In secret documents seen by this newspaper, Socialist Action calls itself the “revolutionary wing of the Labour Party” and describes how it performed a “clandestine form of entry” to infiltrate the party.
Mr Corbyn is also linked to a publication which, during the riots in the 1980s, strongly supported the violence and hoped it would be “better” next time.
In a June 1981 editorial on the Brixton riots, London Labour Briefing, a hard-Left newsletter, said: “The street fighting was excellent, but could have been (and hopefully will be in future) better organised. There are occasions when, in defence of genuine legality and democracy, insurrectionary methods become necessary… The task, surely, is to break the Metropolitan Police as presently constituted.”
According to an authoritative parliamentary reference work, Mr Corbyn was general secretary of Briefing’s editorial board. He also ran its mailing list, wrote many bylined articles for the magazine and usually chaired its main fringe meetings at events like the Labour party conference.
Briefing explicitly demanded what it called a “British revolution” through “physical resistance if necessary.”
Meanwhile, last night Mr Corbyn failed to mention his promise to tackle the Budget deficit, in a speech to a rally ahead of the party conference.
According to a draft released in advance, he was expected to say, “We will balance the books – but not on the backs of low and middle income earners.”

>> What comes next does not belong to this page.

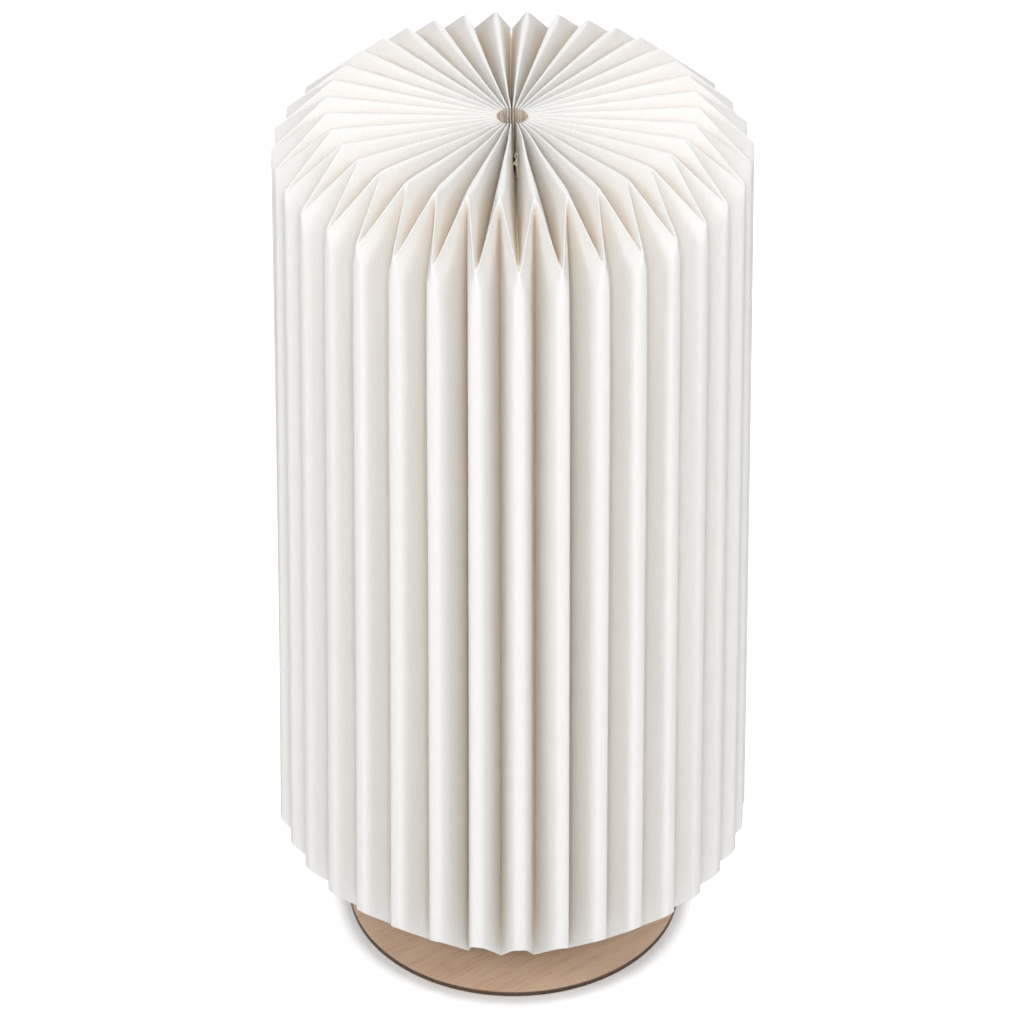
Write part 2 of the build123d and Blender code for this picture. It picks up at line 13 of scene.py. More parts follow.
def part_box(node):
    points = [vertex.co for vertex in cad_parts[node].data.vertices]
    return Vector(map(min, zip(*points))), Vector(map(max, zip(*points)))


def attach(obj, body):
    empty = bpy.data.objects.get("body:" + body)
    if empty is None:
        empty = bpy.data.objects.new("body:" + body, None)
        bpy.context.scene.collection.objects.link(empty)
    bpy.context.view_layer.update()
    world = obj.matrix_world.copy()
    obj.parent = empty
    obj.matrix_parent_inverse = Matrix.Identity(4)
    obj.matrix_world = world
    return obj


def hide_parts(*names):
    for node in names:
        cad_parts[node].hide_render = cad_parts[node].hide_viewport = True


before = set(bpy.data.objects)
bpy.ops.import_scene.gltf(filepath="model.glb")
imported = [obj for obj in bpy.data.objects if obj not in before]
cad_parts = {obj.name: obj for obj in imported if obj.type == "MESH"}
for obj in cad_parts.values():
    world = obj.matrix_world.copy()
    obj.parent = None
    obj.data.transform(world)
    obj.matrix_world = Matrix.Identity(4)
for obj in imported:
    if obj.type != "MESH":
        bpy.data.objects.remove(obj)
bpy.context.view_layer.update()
MM = 0.001

# ---------------------------------------------------------------- paper shade
FRONT = -math.pi / 2  # as an angle from +X
PLEATS = 36
FOLDS = 2 * PLEATS
IS_RIDGE = np.arange(FOLDS) % 2 == 0  # ridges and valleys of the side take turns
PAPER_THICKNESS = 0.25

SHADE_TOP = 422.7
CORNER_RADIUS = 77.3
TIP_HEIGHT = 402.2
TIP_RADIUS = 100.0
HEM_TIP_HEIGHT = 52.9
HEM_TIP_RADIUS = 106.0
HEM_CORNER_HEIGHT = 30.1
HUB_RADIUS = 6.3
HUB_RIM_HEIGHT = 416.2
HEM_RETURN = 8.93
MOUTH_RISE = 0.4

SHADE_TURN = 0.025  # radians, by which the front ridge stands to the right
HEM_TILT = (-0.030, -0.008)  # slopes of the hem's ring along X and Y
HEM_SHIFT = -0.7  # of the hem along X
SEAM_RADII = (6.3, 16.0, 22.0, 38.0, 77.0, 100.0)
SEAM_SHIFT = (0.6, 0.78, 0.88, 0.4, 0.15, 0.0)  # of the front notch, to the right
SEAM_GAP = (0.7, 1.02, 0.88, 0.7, 0.15, 0.0)  # by which it's opened, on each side
FAN_FOLDS = (-36, -16, 0, 36)
HEM_FAN = (0.0, -0.042, 0.006, 0.0)  # radians by which those folds stray at the hem
BACK_FOLDS = 16  # at the back of the top, which stand off their even places
BACK_FAN = -0.023  # radians by which they do

# ---------------------------------------------------------------- unevenness of the folds
# A spread is a standard deviation.
SHADE_SEED = 7
TOP_LEAN_SPREAD = 0.0022  # radians round the axis, at the top's turn
HEM_LEAN_SPREAD = 0.0032
TOP_REACH_SPREAD = 0.25  # of the radius, at the top's turn
HEM_REACH_SPREAD = 0.4
HEM_DROP_SPREAD = 0.4  # of the height, at the hem
BOW_MEAN = 0.15  # by which a panel swells in its middle
BOW_SPREAD = 0.3
BOW_ON_TOP = 0.4  # share of the swelling that the top's panels have
RIPPLE_SHARE = 0.4  # of the swelling, which comes and goes down the side
RIPPLE_RATE = 3.1  # radians for each band of the sheet
EYE_SHADE_SPREAD = 0.28  # of the painted shade round the eye, from fold to fold

# ---------------------------------------------------------------- string
STRING_RING_RADIUS = 22.0
STRING_DEPTH = 0.48  # share of the pleat's depth, from its crest down

# ---------------------------------------------------------------- sheet's mesh
ROW_STEPS = (18, 30, 5)  # rows across the top, down the side and under the hem
ROW_BUNCHING = (1.6, 1.4, 1.0)  # of each band's rows towards its start
SHOULDER_STEPS = 4  # columns round each shoulder of a fold's back
PANEL_STEPS = 4  # columns on the flat of each panel
TURN_ROUNDING = 1.1  # length that bends where a fold turns over the top or the hem
TURN_STEPS = 3
# Along the sheet: 0 at the eye, 1 and 2 at the turns, 3 at the mouth.
TRAVEL = (0.0, 0.17, 0.42, 0.9, 1.0, 1.025, 1.15, 2.0, 2.3, 3.0)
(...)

However, he did not mention balancing the Budget at all despite Mr McDonnell using an interview on Saturday to promise to ensure Britain always lives within its means.
Mr Corbyn’s omission echoes the blunder by his predecessor Ed Miliband at last year’s party conference, when he forgot an entire section of his main leader’s speech on the deficit.
Team Corbyn, a secret Marxist cadre and vocal support for violence
Many of the inner circles of Labour's new leader share a past in the shadowy Socialist Action
In October 2009, in the shadow of Karl Marx’s massive tomb, there took place a unique gathering of a Marxist sect that has just taken over several of the top jobs in the Labour Party.
For much of Labour’s history, the idea that the party was covertly influenced by revolutionaries, Communists and terrorists was dismissed as a fiction propagated by Right-wing tabloids.
But now it is true.
Full article :: http://www.telegraph.co.uk/news/politics/Jeremy_Corbyn/11893986/Jeremy-Corbyns-top-team-encouraged-street-riots.html
To post the piece in its entirety the content would span 3-4 posts, but there is some interesting detail there IMO.
A few excerpts from further on the article:
A large hammer and sickle stood beside his coffin. In her eulogy, O’Neill’s partner, Kate Hudson, current general secretary of the Campaign for Nuclear Disarmament and an officer of the Stop the War Coalition, said that “the collapse of the Soviet Union was a catastrophe for humanity”.
John Ross’s communism seems undimmed; he has recently written in support of the Chinese regime, even going so far as to describe the Hong Kong democracy protest leaders as “anti-China anti-patriots.”